British physicists have developed a new optical disk with so much storage capacity that all the episodes of the "The Simpsons" would fit on one disk.
Peter Lorok of the Imperial College London, speaking at a conference in Taiwan Monday, described how he and his colleagues created a way potentially to encode and store as much as one terabyte, which is 1,000 gigabytes, of data. That's 472 hours of film, all on one CD.
That is more than all the extant episodes of "The Simpsons."
Known as Multiplexed Optical Data Storage, it works on a double-sided, dual-layer disk.
Under magnification the surface of CDs and DVDs appear as tiny grooves filled with pits and land regions. These pits and land regions represent information encoded into a digital format as a series of ones and zeros.
When read back, CDs and DVDs carry one bit per pit, but the Imperial researchers have come up with a way to encode and retrieve up to ten times the amount of information from one pit.
Unlike existing optical disks, MODS disks have asymmetric pits, each containing a "step" sunk at one of 332 different angles, which encode the information. The Imperial researchers developed a method that can be used to make a precise measurement of the pit orientation that reflects the light back.
ROFL!
Vapor DVD stuff?:)
hah! I've already got two of these drives on my laptop. It's almost enough to back up my hard drives. :)
so which companies medium will winout and ruin it for the rest of us?
This is just the latest one, there is another technology that uses a large number of multiple layers in the disc but still recordes essentially the same way. It should be closer .

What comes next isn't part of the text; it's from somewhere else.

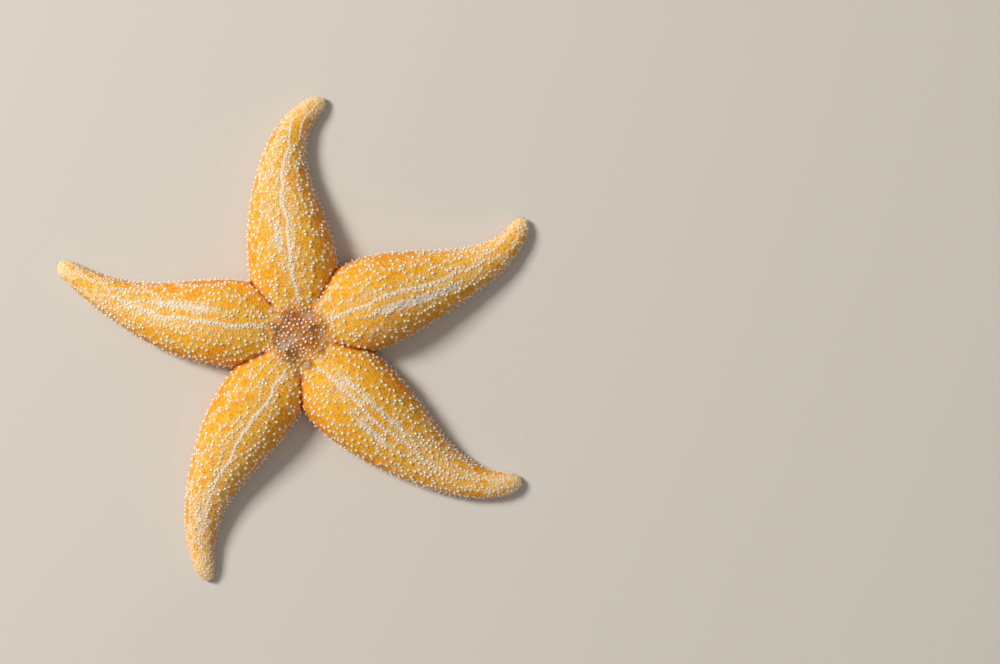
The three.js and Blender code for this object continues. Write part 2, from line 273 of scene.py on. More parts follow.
    def beside(self, share, across):
        """The place (x, y) beside the midline."""
        row = int(round(share * ARM_STEPS))
        return self.middle[row] + self.aside[row] * across

    def half(self, share, side):
        """The half width on a side."""
        return float(np.interp(share, self.share, self.left if side > 0 else self.right))


arms = [Arm(number) for number in range(len(ARMS))]

# ---- The flesh as one form ----

GRID = np.array([0.64, 0.64, 0.8])  # the skin's grain
LOW, HIGH = np.array([-101.0, -103.5, 0.0]), np.array([101.0, 103.5, 20.3])
REACH_OUT = 4.0  # how far round an arm its form is worked out
FURTHEST_FROM_MIDLINE, ROUGH_STEP = 28, 12  # for a first, rough choice of what is near an arm
EVENING_ROUNDS = 4
BOX_EDGES = [
    (a, b)
    for a in range(8)
    for b in range(a + 1, 8)
    if bin(a ^ b).count("1") == 1
]
CORNERS = np.array([[c & 1, c >> 1 & 1, c >> 2 & 1] for c in range(8)])


def body_form():
    """The whole body as distances on a grid, less than nothing inside."""
    axes = [np.arange(low, high, step) for low, high, step in zip(LOW, HIGH, GRID)]
    ground = np.stack(np.meshgrid(axes[0], axes[1], indexing="ij"), -1).reshape(-1, 2)
    z = axes[2][None]
    form = np.full((len(ground), len(axes[2])), REACH_OUT)
    trench = np.full_like(form, REACH_OUT)
    for arm in arms:
        rough = np.sqrt(((ground[:, None] - arm.middle[::ROUGH_STEP]) ** 2).sum(2).min(1))
        near = np.flatnonzero(rough < FURTHEST_FROM_MIDLINE)
        spot = arm.locate(ground[near])
        close = np.abs(spot["across"]) < spot["half"] + REACH_OUT
        close &= spot["beyond"] < spot["cap"] + REACH_OUT
        near = near[close]
        spot = {k: v[close][:, None] for k, v in spot.items()}
        form[near] = joined(form[near], arm.flesh(spot, z), CREASE_SOFTNESS)
        trench[near] = np.minimum(trench[near], arm.trench(spot, z))
    radius = np.sqrt(((ground - DISC_MIDDLE) ** 2).sum(1))[:, None]
    up = np.maximum(z - CROWN_LEVEL, 0)
    crown = outside_by(np.hypot(radius, up), np.hypot(radius / CROWN_RADIUS, up / CROWN_RISE))
    form = joined(form, crown, CROWN_SOFTNESS)
    form = within(form, SPINE_REACH - z, EDGE_SOFTNESS)
    form = within(form, -trench, EDGE_SOFTNESS)
    mouth = within(radius - MOUTH_RADIUS, z - MOUTH_DEPTH, HOLLOW_SOFTNESS)
    form = within(form, -mouth, EDGE_SOFTNESS)
    return form.reshape([len(a) for a in axes])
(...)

I just bought a DVD recorder that can record on a dual layer disc ( which is expensive right now ) for a capacity of 9 Gigabyte on a side I think,...
No idea, but it is wonderful!
"I just bought a DVD recorder that can record on a dual layer disc ( which is expensive right now ) for a capacity of 9 Gigabyte on a side I think,..."
The last part of that sentence sounds like a true tech weenie, "for a capacity of 9 Gigabyte on a side I think,..."
I need to dig out my instruction manual.
I wonder where I put it?
Real Freeper Men don't need no stinking instruction manual, maps or any kind of directions.
Responsiveness is near instaneous from 72 Gigabyte of Maxtor Atlas SCSI disks rotating at 10,000 rpms , 2 - 18 Gigs and a newly acquired 36 Gig disk,.
Now if I could get my printer and sound system working better I would really be set.
????
ROFL, I only look at manuals well after I should have.
I'm stuned by your tech winnieism!
Help me, we need some more tech weenies talking here.
Bookmark for the marvels of technology!